For more than sixteen years, José Luis Argüello has been the administrative assistant of the Aga Khan Program for Islamic Architecture at MIT. From day one, it was clear that José Luis was not a typical administrator. Gregarious, engaging, and an indefatigable conversationalist, he is also and probably first and foremost, an aesthete in a 19th century sense. An accomplished pianist (although too reluctant to share his music) with a prodigious knowledge of the lives and works of the great classical musicians, José Luis, who graduated with a degree in art history from BU, is also an aficionado of Baroque and Neo-Classical European artistic cultures. He, until today, vividly and passionately remembers every building he visited and every painting he saw in his European travels more that two decades ago.
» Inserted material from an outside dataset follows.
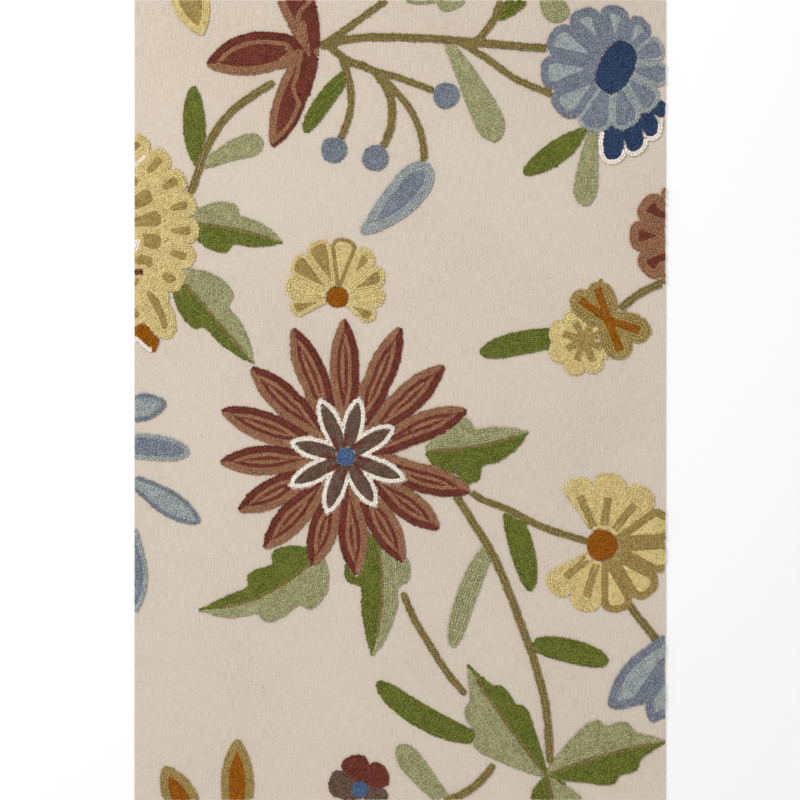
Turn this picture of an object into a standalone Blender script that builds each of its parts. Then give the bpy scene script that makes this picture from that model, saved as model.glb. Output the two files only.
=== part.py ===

This introduction helps us understand the series of posters on display here that José Luis designed for the events sponsored by the Aga Khan Program since 2001. For although José Luis had studied graphic design, his sensibilities were shaped more by the aesthetic experiences and tastes he acquired as an avid Euro-trotter than by his formal training. This is how one can appreciate his selection of images as background for his posters from the rather circumscribed repertoire of Islamic art and architecture. He always went for the historically powerful, tactfully expressive, and spatially filling, favoring Neo-Classical- and Baroque-feeling images of monuments with which he was unfamiliar until he started educating himself about Islamic art and architecture.
His posters’ colors too are those of someone attuned to the neo-classical harmony of the 19th century European architectural interiors but also music, with touches of the vernacular, that seeped into it with the rise of national searches in the late 19th century and flavored and particularized its spectrum. He has a penchant for the Black and White photos with their sharp clarity and coherent gradations. But when he goes to colors, he prefers the earthy, warm ones, possibly also as a sign of that 19th century European sensibility that equated the Orient with the sun and the desert.
All along, José Luis makes sure that he is not boxed in a retro, possibly romantic, aesthetics. He overlays his pictorial historicism with a strong textual contemporaneity—simple, slender, and slick— suggesting that the message is of today even if the image is of yesterday. The lines and planes that frame and separate his compositions are very modern, owing their angularity and basic geometric shapes to the post-Kandinsky experiments in painting and architecture. His lettering too, which fluctuates between the Arial, Avenir, and Century fonts, ¬endows his posters with a contemporary feel despite the classical aesthetics that informs the images and their designer.
I hope that you will enjoy José Luis Argüello’s posters that not only visually document the activities of the Aga Khan Program at MIT for the last fifteen years, but also reveal the refined sensibilities of their designer and his evolving mastery of the communicative potential of the art and architecture of the Islamic world.